Did I miss some media memo where everyone agreed that body snarking was okay, as long as you did it to men? Apparently, because after Chris Christie‘s fiery speech at the Republican National Convention last night, some people are having a hard time keeping their fat-shaming to themselves. One story on Newser begins,
“GOP conventioneers might have been transfixed by New Jersey Gov. Chris Christie’s hard-hitting speech last night, but there was something else they couldn’t help noticing: He seemed larger than ever. The portly politician has said in the past he needs to do something about his weight, but he’s apparently losing the battle.”
If any female politician was described like this, women would be up in arms protesting the terrible treatment. We would furious that a woman was judged by the size of her belly instead of the strength of her arguments. Twitter would have erupted into protest and whoever wrote such a thing would already be suspended without pay by their news organization.

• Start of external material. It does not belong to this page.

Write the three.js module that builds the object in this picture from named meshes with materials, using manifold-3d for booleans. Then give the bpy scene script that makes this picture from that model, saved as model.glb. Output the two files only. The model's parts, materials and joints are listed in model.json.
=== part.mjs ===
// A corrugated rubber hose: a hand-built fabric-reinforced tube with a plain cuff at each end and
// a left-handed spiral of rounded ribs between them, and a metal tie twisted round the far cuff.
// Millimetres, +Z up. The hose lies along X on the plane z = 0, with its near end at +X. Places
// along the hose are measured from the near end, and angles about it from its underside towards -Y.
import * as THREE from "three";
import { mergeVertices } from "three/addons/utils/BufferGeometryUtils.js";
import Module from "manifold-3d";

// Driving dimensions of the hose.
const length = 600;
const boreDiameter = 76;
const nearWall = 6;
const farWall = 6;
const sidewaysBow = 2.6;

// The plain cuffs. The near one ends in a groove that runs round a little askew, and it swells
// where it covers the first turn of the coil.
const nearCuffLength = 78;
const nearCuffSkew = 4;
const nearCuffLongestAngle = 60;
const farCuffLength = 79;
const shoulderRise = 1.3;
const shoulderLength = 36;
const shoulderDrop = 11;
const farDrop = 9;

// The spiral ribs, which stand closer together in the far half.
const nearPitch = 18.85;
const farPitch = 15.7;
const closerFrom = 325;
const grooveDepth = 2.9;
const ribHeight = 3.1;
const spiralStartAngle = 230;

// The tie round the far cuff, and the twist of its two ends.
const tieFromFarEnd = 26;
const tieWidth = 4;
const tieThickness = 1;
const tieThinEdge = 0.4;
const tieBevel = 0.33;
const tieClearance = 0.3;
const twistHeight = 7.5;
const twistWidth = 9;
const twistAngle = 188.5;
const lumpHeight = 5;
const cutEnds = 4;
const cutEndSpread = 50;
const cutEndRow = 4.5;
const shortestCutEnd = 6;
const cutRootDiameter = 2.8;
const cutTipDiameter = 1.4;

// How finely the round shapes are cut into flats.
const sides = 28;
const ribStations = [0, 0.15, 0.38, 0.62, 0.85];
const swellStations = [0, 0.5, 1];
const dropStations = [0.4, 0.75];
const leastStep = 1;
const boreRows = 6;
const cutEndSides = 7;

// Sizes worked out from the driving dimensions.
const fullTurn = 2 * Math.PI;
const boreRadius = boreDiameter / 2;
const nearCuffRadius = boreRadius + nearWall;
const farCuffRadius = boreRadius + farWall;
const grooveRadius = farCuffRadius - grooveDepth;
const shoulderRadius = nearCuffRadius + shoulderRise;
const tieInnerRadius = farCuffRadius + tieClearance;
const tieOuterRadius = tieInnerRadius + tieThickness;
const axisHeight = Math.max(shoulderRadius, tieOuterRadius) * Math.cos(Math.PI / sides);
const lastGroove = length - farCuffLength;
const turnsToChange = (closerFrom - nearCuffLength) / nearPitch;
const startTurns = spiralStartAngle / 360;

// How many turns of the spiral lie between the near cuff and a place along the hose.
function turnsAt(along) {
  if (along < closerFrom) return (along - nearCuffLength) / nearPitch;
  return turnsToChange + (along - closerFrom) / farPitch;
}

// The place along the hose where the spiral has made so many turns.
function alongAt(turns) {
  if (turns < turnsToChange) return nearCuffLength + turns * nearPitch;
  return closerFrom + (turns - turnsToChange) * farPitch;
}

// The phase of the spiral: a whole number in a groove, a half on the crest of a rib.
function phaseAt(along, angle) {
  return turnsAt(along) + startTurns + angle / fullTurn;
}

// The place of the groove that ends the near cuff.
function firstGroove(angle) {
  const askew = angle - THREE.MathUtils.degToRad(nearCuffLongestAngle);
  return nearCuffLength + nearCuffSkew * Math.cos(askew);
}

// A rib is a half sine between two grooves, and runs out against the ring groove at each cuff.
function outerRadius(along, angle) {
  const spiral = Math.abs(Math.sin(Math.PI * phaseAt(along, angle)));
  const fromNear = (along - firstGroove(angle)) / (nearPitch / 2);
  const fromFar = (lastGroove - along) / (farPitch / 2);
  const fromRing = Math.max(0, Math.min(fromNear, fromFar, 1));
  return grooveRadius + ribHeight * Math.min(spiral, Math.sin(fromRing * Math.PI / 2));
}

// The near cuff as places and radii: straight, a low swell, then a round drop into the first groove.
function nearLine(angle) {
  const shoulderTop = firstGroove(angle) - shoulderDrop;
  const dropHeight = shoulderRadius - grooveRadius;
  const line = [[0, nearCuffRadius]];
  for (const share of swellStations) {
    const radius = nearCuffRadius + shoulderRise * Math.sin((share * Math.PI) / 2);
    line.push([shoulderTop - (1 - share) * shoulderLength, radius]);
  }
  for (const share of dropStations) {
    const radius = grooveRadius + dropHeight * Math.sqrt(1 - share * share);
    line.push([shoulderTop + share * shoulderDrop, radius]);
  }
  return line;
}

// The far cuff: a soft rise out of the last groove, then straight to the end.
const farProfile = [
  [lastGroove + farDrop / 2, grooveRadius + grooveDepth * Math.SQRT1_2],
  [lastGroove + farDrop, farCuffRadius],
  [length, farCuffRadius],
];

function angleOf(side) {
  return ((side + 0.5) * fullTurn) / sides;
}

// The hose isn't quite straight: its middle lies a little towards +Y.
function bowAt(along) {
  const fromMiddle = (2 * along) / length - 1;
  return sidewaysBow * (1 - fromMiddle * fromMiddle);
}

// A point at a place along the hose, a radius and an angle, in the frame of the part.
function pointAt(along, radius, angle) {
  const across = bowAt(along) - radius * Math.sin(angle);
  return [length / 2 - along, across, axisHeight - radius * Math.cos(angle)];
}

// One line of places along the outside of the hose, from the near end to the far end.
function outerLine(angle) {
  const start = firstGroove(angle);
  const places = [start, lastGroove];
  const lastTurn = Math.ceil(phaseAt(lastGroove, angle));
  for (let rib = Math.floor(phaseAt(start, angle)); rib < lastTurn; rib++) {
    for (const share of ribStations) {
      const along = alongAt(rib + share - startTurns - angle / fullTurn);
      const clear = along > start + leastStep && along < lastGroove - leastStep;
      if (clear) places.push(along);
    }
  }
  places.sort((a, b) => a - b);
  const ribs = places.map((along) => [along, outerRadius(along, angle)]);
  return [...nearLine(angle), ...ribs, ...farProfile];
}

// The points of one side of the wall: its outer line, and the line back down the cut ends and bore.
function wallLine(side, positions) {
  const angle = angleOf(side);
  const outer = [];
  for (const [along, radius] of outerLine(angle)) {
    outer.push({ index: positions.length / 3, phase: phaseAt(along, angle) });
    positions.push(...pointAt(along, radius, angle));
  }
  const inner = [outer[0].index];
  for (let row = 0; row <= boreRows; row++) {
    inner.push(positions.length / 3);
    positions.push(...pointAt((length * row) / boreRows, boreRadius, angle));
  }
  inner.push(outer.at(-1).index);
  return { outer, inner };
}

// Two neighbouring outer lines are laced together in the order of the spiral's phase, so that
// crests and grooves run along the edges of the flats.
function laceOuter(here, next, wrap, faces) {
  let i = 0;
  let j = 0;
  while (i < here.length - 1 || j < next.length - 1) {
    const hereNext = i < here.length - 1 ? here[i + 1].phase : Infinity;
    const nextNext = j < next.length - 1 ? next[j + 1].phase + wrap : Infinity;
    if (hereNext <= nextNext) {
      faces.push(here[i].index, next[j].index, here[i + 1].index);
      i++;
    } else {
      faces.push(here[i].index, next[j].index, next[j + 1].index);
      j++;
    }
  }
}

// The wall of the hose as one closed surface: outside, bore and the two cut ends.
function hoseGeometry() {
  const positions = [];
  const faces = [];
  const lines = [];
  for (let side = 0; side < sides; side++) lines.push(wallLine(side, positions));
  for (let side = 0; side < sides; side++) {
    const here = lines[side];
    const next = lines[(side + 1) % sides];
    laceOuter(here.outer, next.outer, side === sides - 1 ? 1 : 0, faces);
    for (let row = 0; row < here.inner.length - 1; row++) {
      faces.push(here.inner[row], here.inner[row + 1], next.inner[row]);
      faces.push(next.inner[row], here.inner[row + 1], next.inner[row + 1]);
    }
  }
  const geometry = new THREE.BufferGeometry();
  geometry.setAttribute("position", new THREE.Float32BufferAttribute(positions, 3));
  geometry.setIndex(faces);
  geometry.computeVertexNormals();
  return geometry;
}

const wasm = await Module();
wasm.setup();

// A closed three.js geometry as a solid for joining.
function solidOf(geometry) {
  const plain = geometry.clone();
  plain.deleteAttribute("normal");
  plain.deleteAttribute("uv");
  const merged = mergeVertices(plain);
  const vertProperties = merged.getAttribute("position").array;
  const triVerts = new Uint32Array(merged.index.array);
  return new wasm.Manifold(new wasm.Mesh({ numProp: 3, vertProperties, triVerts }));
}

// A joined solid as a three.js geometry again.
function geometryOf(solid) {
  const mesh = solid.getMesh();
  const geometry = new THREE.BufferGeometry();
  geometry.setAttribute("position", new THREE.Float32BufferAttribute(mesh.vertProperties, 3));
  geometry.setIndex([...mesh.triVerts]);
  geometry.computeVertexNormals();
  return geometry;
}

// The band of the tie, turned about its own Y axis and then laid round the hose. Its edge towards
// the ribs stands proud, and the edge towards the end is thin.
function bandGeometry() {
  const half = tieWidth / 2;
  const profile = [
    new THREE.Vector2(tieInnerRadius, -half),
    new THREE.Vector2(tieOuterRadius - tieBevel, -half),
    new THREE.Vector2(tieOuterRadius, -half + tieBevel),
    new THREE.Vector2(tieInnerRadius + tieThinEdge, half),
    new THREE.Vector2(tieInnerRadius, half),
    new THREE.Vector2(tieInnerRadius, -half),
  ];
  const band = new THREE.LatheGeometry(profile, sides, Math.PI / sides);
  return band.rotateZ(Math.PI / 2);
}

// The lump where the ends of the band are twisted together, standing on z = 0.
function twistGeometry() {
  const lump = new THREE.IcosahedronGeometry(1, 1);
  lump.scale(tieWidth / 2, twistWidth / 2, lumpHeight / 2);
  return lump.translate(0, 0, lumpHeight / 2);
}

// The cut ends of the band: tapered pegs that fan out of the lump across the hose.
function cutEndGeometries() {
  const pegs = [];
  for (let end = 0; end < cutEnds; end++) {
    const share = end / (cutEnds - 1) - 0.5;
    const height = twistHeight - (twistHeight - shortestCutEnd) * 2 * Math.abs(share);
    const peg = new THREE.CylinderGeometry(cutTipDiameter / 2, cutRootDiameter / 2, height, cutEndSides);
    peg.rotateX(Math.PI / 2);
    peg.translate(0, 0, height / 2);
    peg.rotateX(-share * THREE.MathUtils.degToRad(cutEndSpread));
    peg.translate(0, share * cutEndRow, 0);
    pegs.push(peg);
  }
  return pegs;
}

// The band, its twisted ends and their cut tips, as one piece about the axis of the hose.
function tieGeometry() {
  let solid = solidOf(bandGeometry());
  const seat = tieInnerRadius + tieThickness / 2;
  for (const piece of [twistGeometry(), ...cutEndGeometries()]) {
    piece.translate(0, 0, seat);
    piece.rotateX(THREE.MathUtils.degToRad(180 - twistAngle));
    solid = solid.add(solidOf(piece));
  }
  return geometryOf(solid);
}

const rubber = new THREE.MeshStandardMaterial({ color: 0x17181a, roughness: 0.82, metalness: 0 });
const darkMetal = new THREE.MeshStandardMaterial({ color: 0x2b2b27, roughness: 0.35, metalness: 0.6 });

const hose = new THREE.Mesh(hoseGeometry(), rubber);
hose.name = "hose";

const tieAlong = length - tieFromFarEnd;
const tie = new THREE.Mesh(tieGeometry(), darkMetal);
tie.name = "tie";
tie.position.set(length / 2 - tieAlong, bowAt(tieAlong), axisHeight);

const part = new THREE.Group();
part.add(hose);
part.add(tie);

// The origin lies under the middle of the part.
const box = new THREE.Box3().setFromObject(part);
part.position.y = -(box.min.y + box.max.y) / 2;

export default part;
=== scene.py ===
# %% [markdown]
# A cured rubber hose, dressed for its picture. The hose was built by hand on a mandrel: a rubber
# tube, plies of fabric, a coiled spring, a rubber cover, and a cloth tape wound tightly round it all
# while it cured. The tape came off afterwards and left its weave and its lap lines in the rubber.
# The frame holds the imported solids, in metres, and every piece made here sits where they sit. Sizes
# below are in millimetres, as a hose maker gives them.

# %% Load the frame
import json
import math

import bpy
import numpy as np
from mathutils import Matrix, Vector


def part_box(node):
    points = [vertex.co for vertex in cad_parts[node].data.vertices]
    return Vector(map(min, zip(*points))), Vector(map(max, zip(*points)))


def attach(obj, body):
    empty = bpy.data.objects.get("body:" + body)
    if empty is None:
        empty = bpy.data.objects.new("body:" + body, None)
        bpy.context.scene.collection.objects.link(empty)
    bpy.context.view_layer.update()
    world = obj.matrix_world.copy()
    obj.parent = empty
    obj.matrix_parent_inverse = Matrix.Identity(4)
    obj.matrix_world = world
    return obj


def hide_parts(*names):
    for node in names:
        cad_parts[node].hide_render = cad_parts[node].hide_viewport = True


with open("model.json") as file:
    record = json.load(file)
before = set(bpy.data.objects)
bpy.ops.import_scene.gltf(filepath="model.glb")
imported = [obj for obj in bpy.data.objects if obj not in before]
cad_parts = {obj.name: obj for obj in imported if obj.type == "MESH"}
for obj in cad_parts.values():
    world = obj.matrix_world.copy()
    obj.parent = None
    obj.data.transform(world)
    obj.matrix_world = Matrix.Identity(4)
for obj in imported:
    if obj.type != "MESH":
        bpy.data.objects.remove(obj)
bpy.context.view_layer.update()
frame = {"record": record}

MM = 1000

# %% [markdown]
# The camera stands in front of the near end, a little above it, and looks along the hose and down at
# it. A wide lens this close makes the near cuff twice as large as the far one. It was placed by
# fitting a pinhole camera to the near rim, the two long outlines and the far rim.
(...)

I don’t agree with Chris Christie’s politics. I didn’t particularly enjoy his speech last night because I get nervous when I feel like people are yelling at me. But do you see how I just stated my opposition to Christie without once mentioning his pant size or BMI? It is completely possible to do so.
Body image and fat-shaming may seem more prominent in women because we’re more often put on display for our figures, but that doesn’t mean it’s any more acceptable when it happens to men. In fact, recent studies have shown that men might have more body image issues than females. Chris Christie is a politician, not a Calvin Klein model. He weight has absolutely no effect on his ability to do his job. Why should it be the focus of a piece describing his political performance?
And in case you think it’s just Newser, here’s a headline from the L.A. Times: “Chris Christie, the Republican heavyweight, is really heavy.” And Newsday: “Chris Christie’s biggest fight may be weight.” Let’s not even get in to all the Twitter comments because they’re downright horrible.
The treatment of this man has been disgusting, and I have to admit that I think more people would be outraged if he were a female. I think we would rise up and denounce those stories so quickly, retractions and apologies would be flowing from all over the internet. But apparently, the fact that we’re talking about a man makes it okay to remark on his weight, to call him fat. Apparently that makes it acceptable to judge and stereotype a person based on their size.
It’s disappointing. And every woman who would defend that hypothetical female counterpart should be standing up to support Chris Christie right now. That’s what equality is, my friends. It says that all deserve to be treated fairly. Chris Christie did a great job as a Republican Governor looking to fire up his base last night. It wasn’t a performance that I enjoyed, but that had nothing to do with his appearance. If he’s great at his job, why is anyone commenting on his weight at all? We should all be aware that the two have nothing to do with each other.